>> START RECORDED INFORMATION
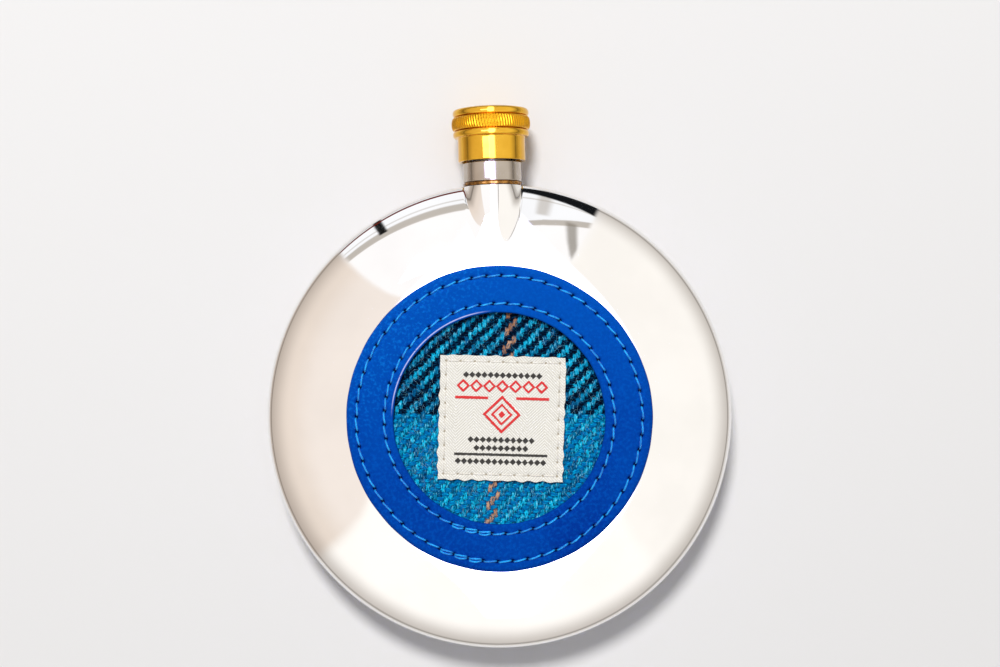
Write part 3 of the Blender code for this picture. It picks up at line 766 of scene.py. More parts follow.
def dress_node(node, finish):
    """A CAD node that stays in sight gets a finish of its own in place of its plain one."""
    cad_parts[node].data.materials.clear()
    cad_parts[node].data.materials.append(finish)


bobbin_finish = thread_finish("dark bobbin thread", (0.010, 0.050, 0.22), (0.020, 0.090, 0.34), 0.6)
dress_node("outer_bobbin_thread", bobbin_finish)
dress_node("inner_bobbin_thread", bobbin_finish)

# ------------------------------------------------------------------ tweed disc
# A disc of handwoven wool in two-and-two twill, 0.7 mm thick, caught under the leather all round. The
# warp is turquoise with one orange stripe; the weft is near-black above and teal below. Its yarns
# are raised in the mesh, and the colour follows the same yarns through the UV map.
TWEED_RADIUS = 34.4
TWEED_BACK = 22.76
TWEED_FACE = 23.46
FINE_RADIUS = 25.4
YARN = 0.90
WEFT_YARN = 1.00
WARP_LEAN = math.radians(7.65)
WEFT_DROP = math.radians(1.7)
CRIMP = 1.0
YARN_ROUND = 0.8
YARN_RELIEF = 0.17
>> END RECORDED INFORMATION
GIVEN INSTRUCTION: Every line of the material must be returned exactly as it appears.

COMPLETED TASK:
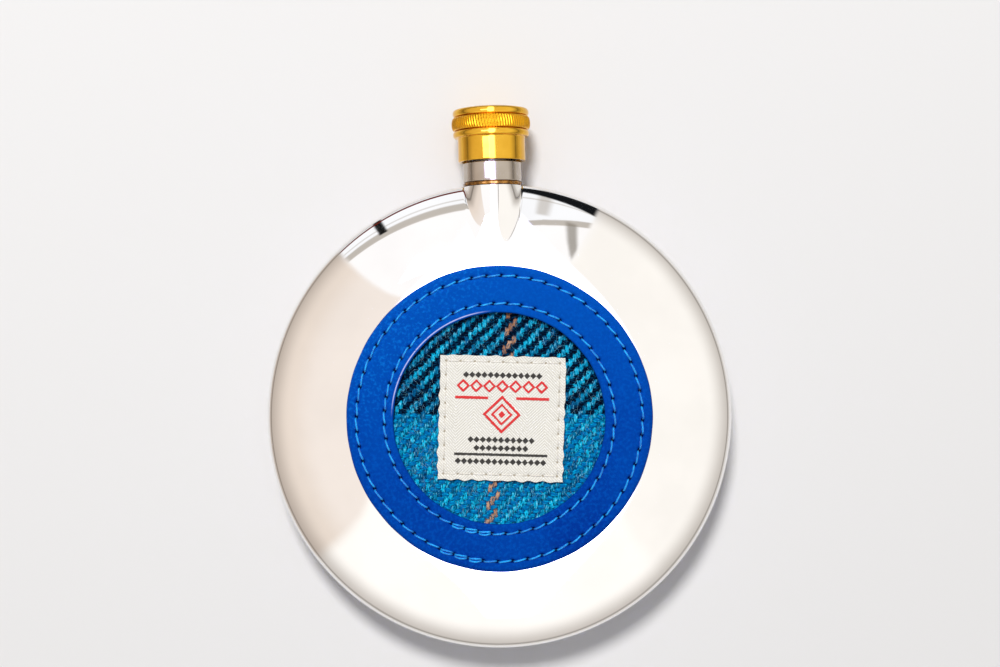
Write part 3 of the Blender code for this picture. It picks up at line 766 of scene.py. More parts follow.
def dress_node(node, finish):
    """A CAD node that stays in sight gets a finish of its own in place of its plain one."""
    cad_parts[node].data.materials.clear()
    cad_parts[node].data.materials.append(finish)


bobbin_finish = thread_finish("dark bobbin thread", (0.010, 0.050, 0.22), (0.020, 0.090, 0.34), 0.6)
dress_node("outer_bobbin_thread", bobbin_finish)
dress_node("inner_bobbin_thread", bobbin_finish)

# ------------------------------------------------------------------ tweed disc
# A disc of handwoven wool in two-and-two twill, 0.7 mm thick, caught under the leather all round. The
# warp is turquoise with one orange stripe; the weft is near-black above and teal below. Its yarns
# are raised in the mesh, and the colour follows the same yarns through the UV map.
TWEED_RADIUS = 34.4
TWEED_BACK = 22.76
TWEED_FACE = 23.46
FINE_RADIUS = 25.4
YARN = 0.90
WEFT_YARN = 1.00
WARP_LEAN = math.radians(7.65)
WEFT_DROP = math.radians(1.7)
CRIMP = 1.0
YARN_ROUND = 0.8
YARN_RELIEF = 0.17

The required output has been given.